/musco-tf

MUSCO: Multi-Stage COmpression of neural networks

Primary LanguagePythonApache License 2.0Apache-2.0

MUSCO: Multi-Stage COmpression of neural networks

This repository contains supplementary code for the paper MUSCO: Multi-Stage COmpression of neural networks. It demonstrates how a neural network with convolutional and fully connected layers can be compressed using iterative tensor decomposition of weight tensors.

Requirements

numpy
scipy
scikit-tensor-py3
tensorly-musco
absl-py
tqdm
tensorflow-gpu (TensorRT support)

Installation

pip install musco-tf

Quick Start

from musco.tf import CompressorVBMF, Optimizer

model = load_model("model.h5")
compressor = CompressorVBMF(model)

while True:
    model = compressor.compress_iteration(number=5)
    
    # Fine-tune compressed model.

# Compressor decomposes 5 layers on each iteration
# and returns compressed model.
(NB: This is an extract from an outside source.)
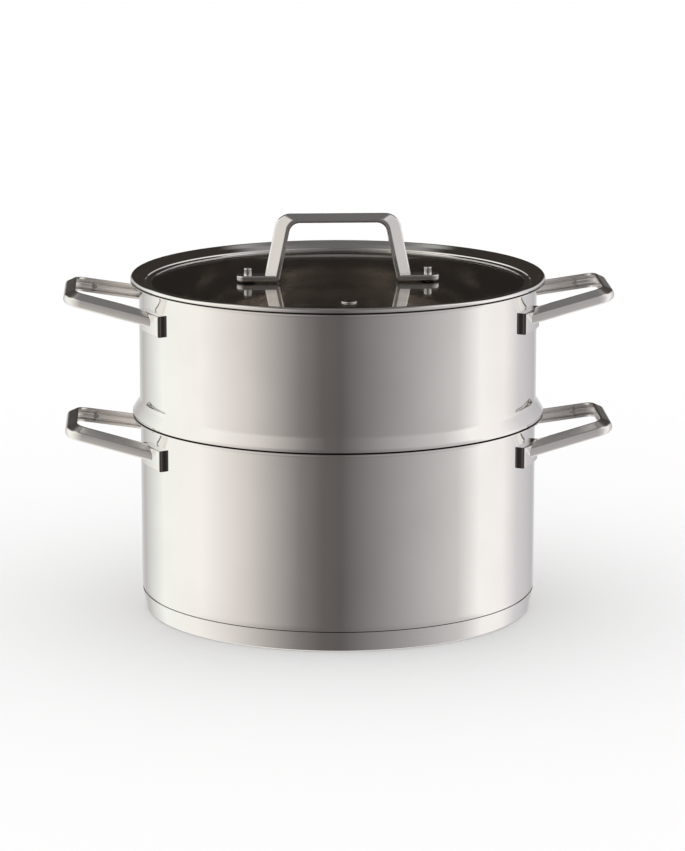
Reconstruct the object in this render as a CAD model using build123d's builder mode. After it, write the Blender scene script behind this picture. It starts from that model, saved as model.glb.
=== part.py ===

You have to fine-tune
# model after each iteration to restore accuracy.
# Compressor automatically selects the best parameters
# for decomposition on each iteration.

# You can freeze and quantize model after compression.
optimizer = Optimizer(precision="FP16", max_batch_size=16)
optimizer.freeze(model)
optimizer.optimize("frozen.pb")

Citing

If you used our research, we kindly ask you to cite the corresponding paper.

@article{gusak2019one,
  title={MUSCO: Multi-Stage Compression of neural networks},
  author={Gusak, Julia and Kholiavchenko, Maksym and Ponomarev, Evgeny and Markeeva, Larisa and Oseledets, Ivan and Cichocki, Andrzej},
  journal={arXiv preprint arXiv:1903.09973},
  year={2019}
}

License

Project is distributed under Apache License 2.0.